I also really enjoyed seeing Ellie and Alec as a confident crime-solving team again. These two are the foundation of Broadchurch, and watching them banter as they put together the pieces of whatever mystery they need to solve is one of the principal joys of the show. Watching them discover the last few pieces of evidence they needed to finally get Claire, Lee, and Ricky to talk was ultimately very satisfying, even if a lot of the answers they received were not particularly surprising. I think it was crucial for the balance of this episode that while Joe’s trial ended in injustice, the Sandbrook case ended with the closure the of confessions from the three guilty parties.
On a quick final note, the cinematography and the score of this episode (and the whole season) were amazing. They provided incredible support for the emotions the actors were portraying and enhanced the whole experience. These two categories were above and beyond the average quality I’ve seen on TV series, and when a show gets these two things right it gives their biggest scenes even more impact, which is great for a show like Broadchurch that has so many dramatic, emotional moments.
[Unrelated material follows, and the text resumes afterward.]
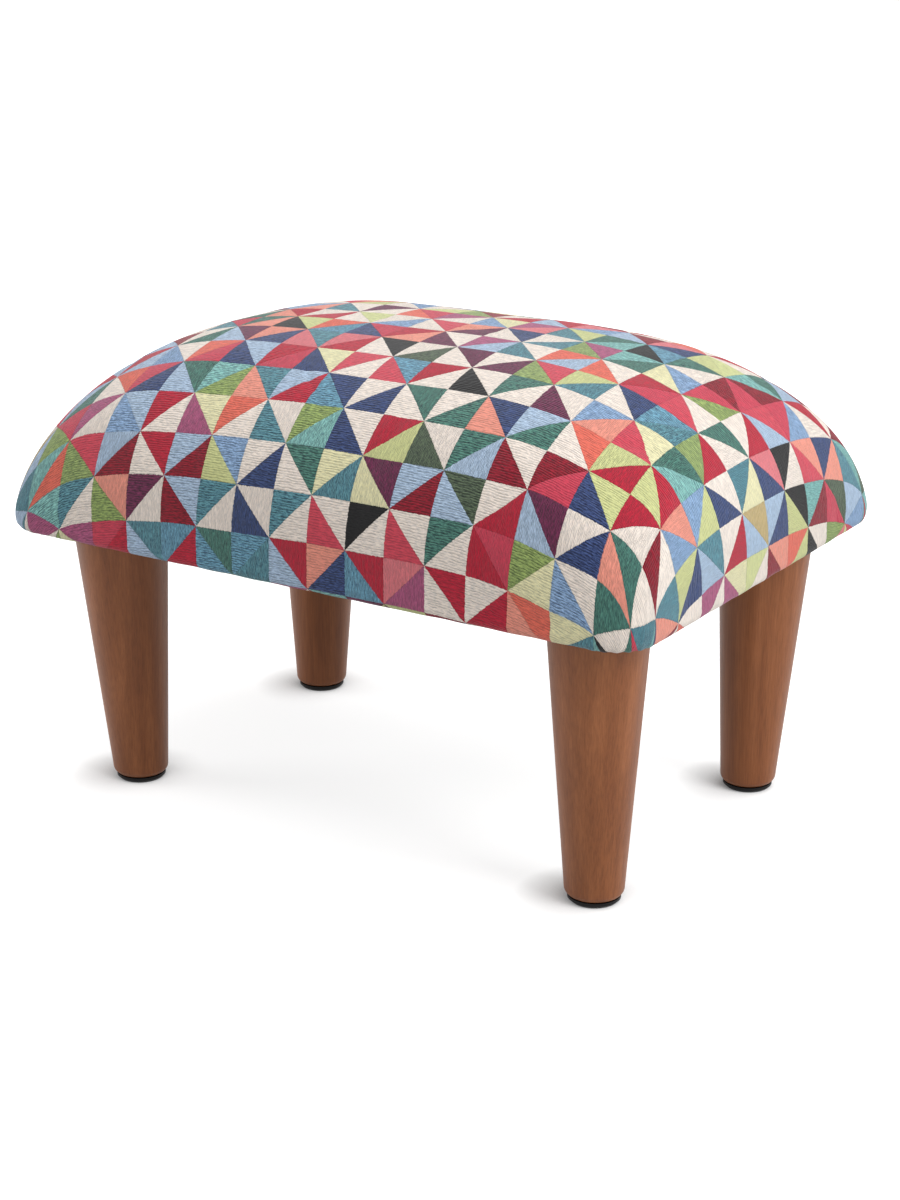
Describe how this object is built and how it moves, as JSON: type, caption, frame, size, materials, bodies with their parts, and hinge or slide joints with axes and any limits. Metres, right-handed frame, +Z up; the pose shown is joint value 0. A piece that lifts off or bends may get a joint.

Finale Grade B+. Despite being unhappy with the outcome of the verdict, I felt that the show handled it as best as they possibly could have and gave both the characters and the audience a sense of closure and resolution. The truth about the Sandbrook case, while not entirely surprising, was still emotionally compelling and heartbreaking. Now the only major question left is where they could possibly go in Season Three with their two main storylines of the series wrapped up.